テンロクツインカム16バルブの4A-GEUエンジンがアツかった
一方でエンジンの話もしないわけにはいかない。レビン/トレノはもともとDOHCエンジン搭載車の呼称だったが、この世代からはよりユーザーへの間口を広げる目的で、1.5LのSOHC(3A-U型)も合わせて設定された(AE85型)。
と同時にDOHCエンジンについては、1970年10月デビューのセリカ1600GTに搭載されて以来の2T-G型(2T-GEU型)に代わり、同じ1.6Lの4気筒DOHCとして新開発された4A-GEU型が、この4代目レビン/トレノに搭載されて最初に登場した。
当時の資料をひもとくと、エンジン排気量1587cc、ボア×ストローク=81mm×77mm、圧縮比9.4、最高出力130ps/6600rpm、最大トルク15.2kgm/5200rpmのスペックをもち、エンジン重量は123kgと2T-GEU型比で23kgの軽量化、騒音は約4dB低減となっている。
カタログ上でも大きく「16バルブ」と謳われていたが、開発当初は2バルブ方式で検討が進められ、ツインカム4バルブ方式は高速出力に優れること、燃焼効率が高いこと、燃費も良くなることといったメリットが認められたとしている。耐久性に関してもクランクシャフトを鋳造から鍛造に変更、フライホイール取り付けボルトも6本から8本にした……といった記述が拾える。なおレビン/トレノの登場翌年にデビューした初代「MR2」、FFの「カローラFX」には、この4A-GEU型を横置きとした4A-GELU型も登場している。
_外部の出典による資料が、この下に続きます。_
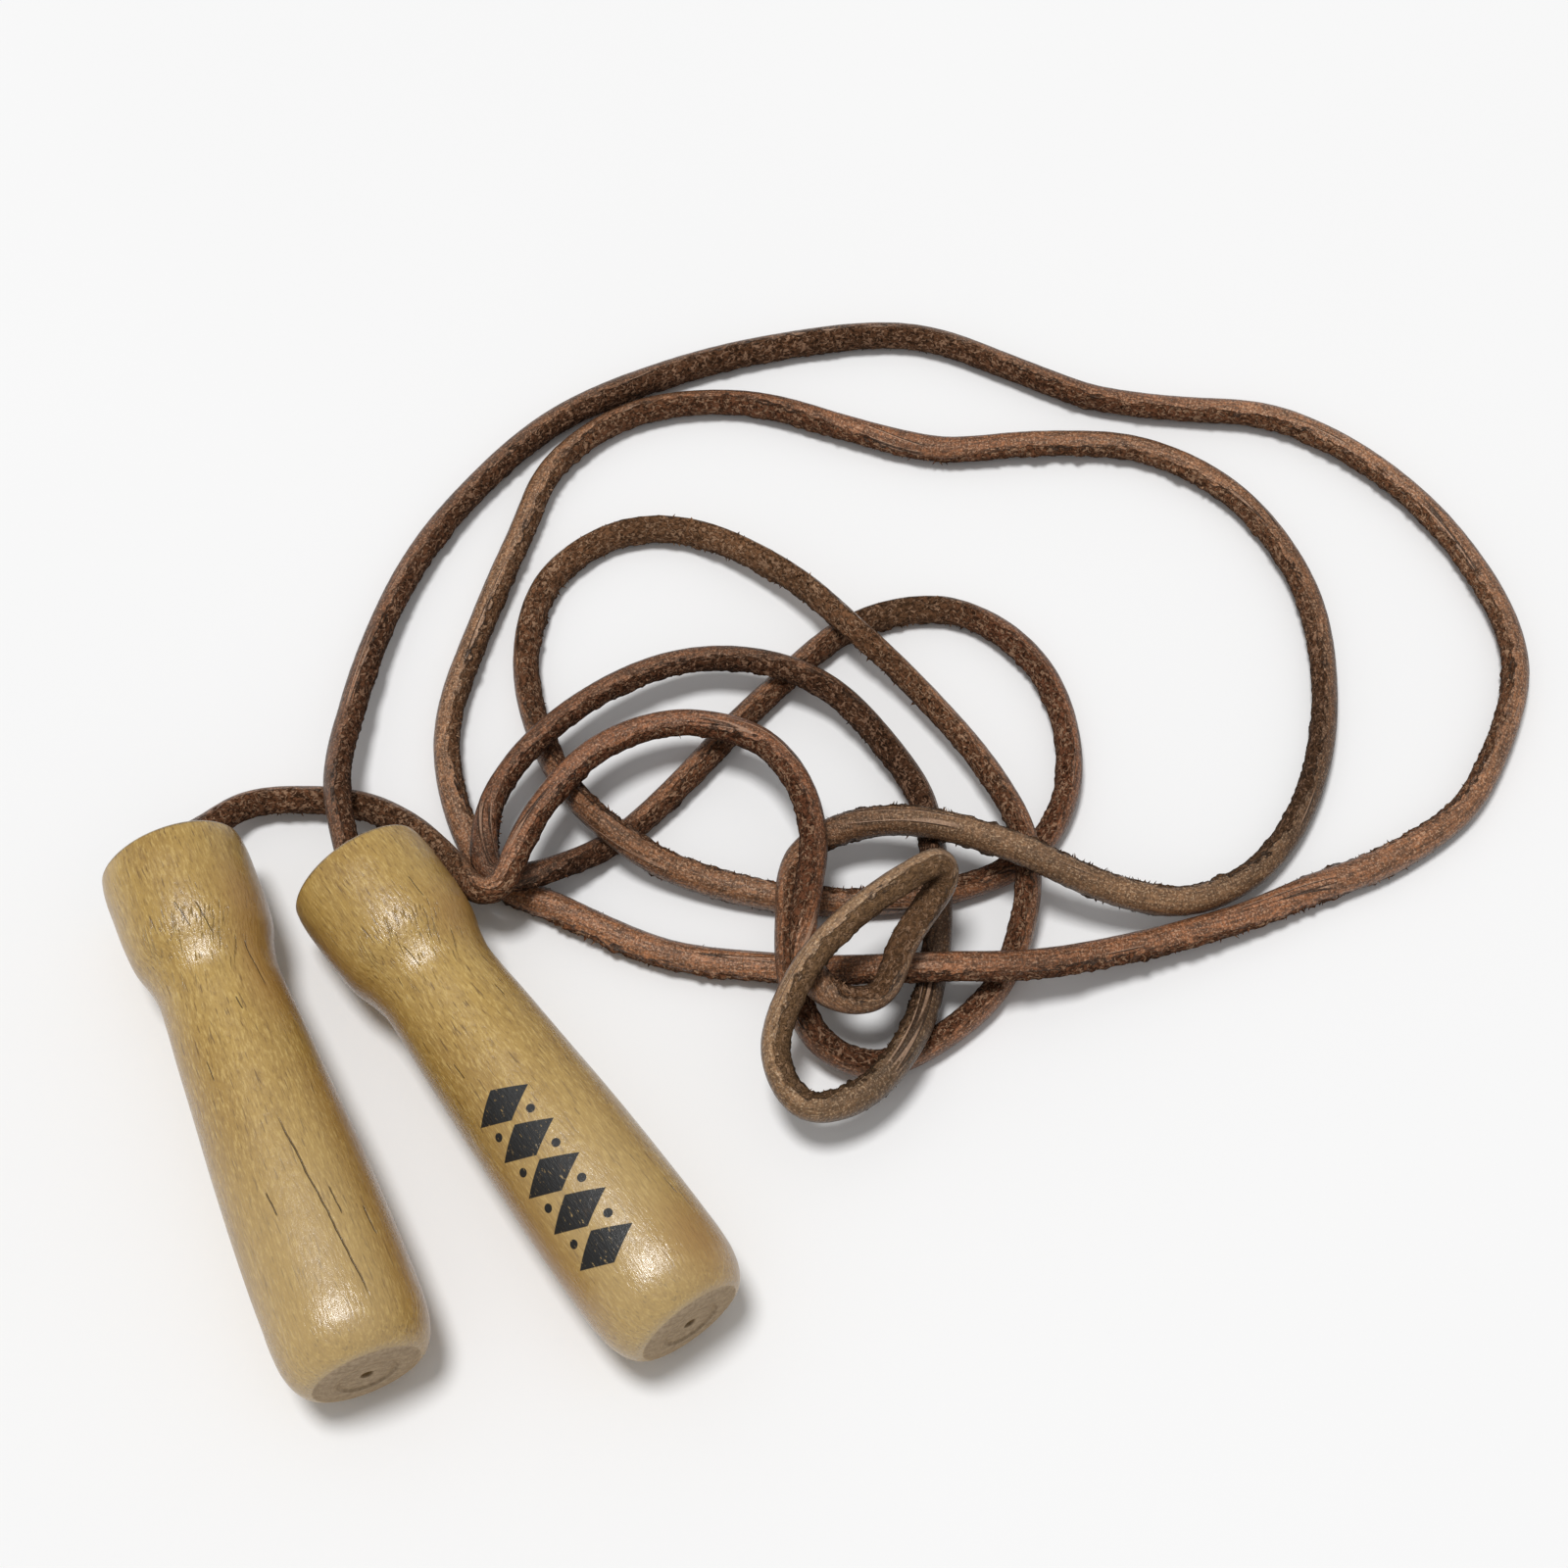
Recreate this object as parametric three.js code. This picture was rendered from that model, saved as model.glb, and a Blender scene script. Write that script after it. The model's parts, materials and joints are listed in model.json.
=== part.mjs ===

サスペンションについては3代目から踏襲され、型式上はフロントがストラット式、リアがラテラルロッド付き4リンクとなっていた。カタログにも、ラリーストに好まれる後輪駆動とリジッドサスペンションは、コントロール性、信頼性が申し分ないから……といった説明がある。フロントキャスターアングル4度(GT系、パワステ装着車)、GTVはスーパーチューンド・サスペンションとするなどした3種の味付けがあることなども記述されている。
* * *
レビン/トレノの名称とシリーズはその後も続いたが、AE86(とAE85)は最後のFRとなった。そして後年登場した「86」が同じ後輪駆動のスポーツカーとして車名に採用したのはご承知のとおりだ。今でも時折、街中でAE86を大事に乗っている今のユーザーを見かけることがあるが、80年代のクルマがまだピュアだった時代を象徴する愛おしい1台だ。